INSTRUCTIONS FOR THE TASK
Using the listing below, copy exactly the lines from the one containing "Keep writing the" to the one containing "return duct", both lines included, and no others.

PROVIDED RECORDS
################

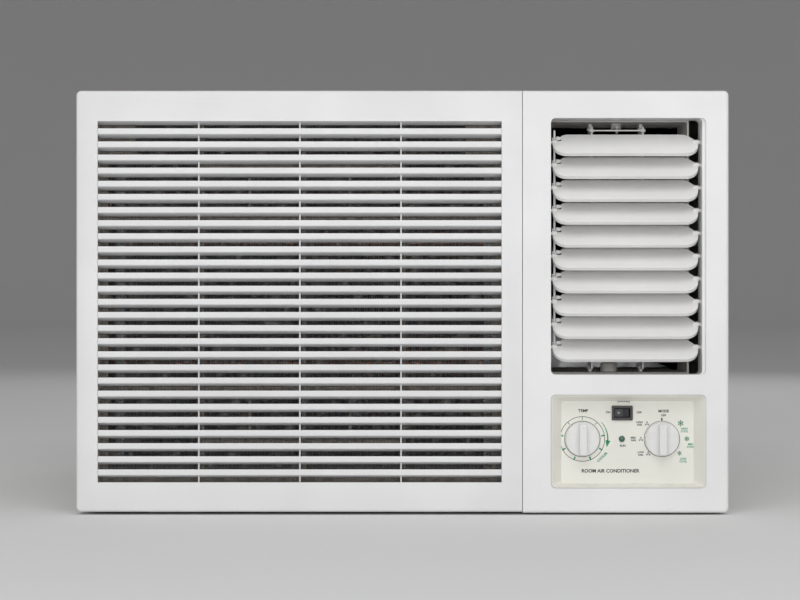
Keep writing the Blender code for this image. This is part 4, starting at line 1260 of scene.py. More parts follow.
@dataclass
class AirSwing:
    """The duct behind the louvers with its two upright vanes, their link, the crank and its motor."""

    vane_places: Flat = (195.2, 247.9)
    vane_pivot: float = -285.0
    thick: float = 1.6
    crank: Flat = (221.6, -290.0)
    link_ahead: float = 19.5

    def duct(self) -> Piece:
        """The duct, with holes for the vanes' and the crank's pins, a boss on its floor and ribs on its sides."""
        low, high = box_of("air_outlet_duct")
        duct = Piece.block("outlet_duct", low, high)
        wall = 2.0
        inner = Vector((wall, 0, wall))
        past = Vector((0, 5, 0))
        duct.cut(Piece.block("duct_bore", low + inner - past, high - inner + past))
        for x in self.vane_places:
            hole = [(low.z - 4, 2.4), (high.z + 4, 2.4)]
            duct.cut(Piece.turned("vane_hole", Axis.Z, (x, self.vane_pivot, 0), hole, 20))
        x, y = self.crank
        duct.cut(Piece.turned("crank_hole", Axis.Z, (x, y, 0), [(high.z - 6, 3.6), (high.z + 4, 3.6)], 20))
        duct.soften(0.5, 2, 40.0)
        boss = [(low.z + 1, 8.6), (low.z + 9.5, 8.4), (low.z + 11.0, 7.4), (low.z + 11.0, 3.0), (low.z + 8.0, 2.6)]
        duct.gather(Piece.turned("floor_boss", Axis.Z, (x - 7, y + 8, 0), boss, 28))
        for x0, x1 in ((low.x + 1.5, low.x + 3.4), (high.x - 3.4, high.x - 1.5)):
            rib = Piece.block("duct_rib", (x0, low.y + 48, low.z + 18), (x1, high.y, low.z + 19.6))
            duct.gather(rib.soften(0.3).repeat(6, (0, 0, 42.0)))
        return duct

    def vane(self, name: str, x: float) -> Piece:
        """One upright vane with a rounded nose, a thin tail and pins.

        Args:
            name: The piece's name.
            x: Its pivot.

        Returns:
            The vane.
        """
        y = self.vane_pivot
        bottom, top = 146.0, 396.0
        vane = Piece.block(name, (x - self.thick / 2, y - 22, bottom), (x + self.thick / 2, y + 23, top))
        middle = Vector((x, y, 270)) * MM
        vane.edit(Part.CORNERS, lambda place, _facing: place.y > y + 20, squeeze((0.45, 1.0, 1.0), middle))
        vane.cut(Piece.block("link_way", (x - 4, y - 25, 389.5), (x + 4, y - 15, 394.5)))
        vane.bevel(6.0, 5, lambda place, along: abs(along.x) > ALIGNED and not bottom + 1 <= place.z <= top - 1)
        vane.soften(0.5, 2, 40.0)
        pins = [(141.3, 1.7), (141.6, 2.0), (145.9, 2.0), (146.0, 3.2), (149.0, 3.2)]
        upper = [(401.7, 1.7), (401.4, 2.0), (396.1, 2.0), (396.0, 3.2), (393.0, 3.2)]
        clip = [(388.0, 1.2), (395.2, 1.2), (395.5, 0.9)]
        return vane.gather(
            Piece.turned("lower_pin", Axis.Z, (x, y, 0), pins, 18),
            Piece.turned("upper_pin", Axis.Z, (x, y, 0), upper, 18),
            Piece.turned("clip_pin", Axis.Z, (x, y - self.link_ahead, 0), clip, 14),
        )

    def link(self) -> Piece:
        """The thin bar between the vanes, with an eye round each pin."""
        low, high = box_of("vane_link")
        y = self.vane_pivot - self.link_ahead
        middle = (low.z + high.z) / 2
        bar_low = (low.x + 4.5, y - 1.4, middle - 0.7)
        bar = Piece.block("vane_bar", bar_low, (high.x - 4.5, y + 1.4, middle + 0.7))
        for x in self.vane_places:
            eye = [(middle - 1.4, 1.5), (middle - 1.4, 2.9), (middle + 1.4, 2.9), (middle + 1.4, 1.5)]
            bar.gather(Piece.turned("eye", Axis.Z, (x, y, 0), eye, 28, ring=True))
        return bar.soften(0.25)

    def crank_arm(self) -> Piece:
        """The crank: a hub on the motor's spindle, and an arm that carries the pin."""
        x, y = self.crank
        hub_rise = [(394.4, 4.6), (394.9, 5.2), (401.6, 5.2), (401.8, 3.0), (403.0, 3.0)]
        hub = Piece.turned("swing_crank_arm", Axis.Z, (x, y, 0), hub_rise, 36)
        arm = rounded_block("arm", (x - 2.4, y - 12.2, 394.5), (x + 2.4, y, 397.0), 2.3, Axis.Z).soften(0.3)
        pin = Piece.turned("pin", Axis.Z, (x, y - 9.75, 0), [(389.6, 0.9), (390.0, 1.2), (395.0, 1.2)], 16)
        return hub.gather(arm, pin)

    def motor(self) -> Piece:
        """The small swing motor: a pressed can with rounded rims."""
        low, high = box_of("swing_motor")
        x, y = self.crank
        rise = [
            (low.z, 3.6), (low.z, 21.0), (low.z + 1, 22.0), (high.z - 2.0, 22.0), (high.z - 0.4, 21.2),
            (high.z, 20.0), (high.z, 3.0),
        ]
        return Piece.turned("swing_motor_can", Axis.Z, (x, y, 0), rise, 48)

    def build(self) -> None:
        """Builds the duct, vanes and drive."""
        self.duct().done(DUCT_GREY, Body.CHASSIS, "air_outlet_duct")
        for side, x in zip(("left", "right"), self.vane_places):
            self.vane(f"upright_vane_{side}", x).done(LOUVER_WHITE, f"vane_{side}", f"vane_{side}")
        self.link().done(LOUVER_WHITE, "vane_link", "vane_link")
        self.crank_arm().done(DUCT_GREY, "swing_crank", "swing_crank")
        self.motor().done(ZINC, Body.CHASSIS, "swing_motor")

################

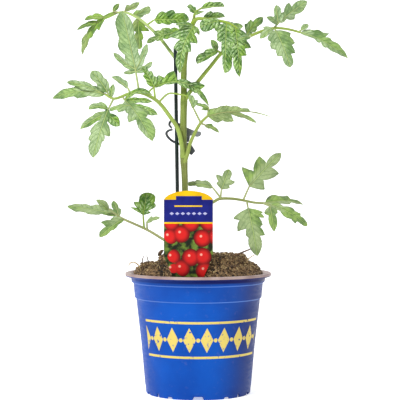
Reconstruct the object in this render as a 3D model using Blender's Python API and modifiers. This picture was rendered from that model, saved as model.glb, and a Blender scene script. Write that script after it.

################

RESPONSE
Keep writing the Blender code for this image. This is part 4, starting at line 1260 of scene.py. More parts follow.
@dataclass
class AirSwing:
    """The duct behind the louvers with its two upright vanes, their link, the crank and its motor."""

    vane_places: Flat = (195.2, 247.9)
    vane_pivot: float = -285.0
    thick: float = 1.6
    crank: Flat = (221.6, -290.0)
    link_ahead: float = 19.5

    def duct(self) -> Piece:
        """The duct, with holes for the vanes' and the crank's pins, a boss on its floor and ribs on its sides."""
        low, high = box_of("air_outlet_duct")
        duct = Piece.block("outlet_duct", low, high)
        wall = 2.0
        inner = Vector((wall, 0, wall))
        past = Vector((0, 5, 0))
        duct.cut(Piece.block("duct_bore", low + inner - past, high - inner + past))
        for x in self.vane_places:
            hole = [(low.z - 4, 2.4), (high.z + 4, 2.4)]
            duct.cut(Piece.turned("vane_hole", Axis.Z, (x, self.vane_pivot, 0), hole, 20))
        x, y = self.crank
        duct.cut(Piece.turned("crank_hole", Axis.Z, (x, y, 0), [(high.z - 6, 3.6), (high.z + 4, 3.6)], 20))
        duct.soften(0.5, 2, 40.0)
        boss = [(low.z + 1, 8.6), (low.z + 9.5, 8.4), (low.z + 11.0, 7.4), (low.z + 11.0, 3.0), (low.z + 8.0, 2.6)]
        duct.gather(Piece.turned("floor_boss", Axis.Z, (x - 7, y + 8, 0), boss, 28))
        for x0, x1 in ((low.x + 1.5, low.x + 3.4), (high.x - 3.4, high.x - 1.5)):
            rib = Piece.block("duct_rib", (x0, low.y + 48, low.z + 18), (x1, high.y, low.z + 19.6))
            duct.gather(rib.soften(0.3).repeat(6, (0, 0, 42.0)))
        return duct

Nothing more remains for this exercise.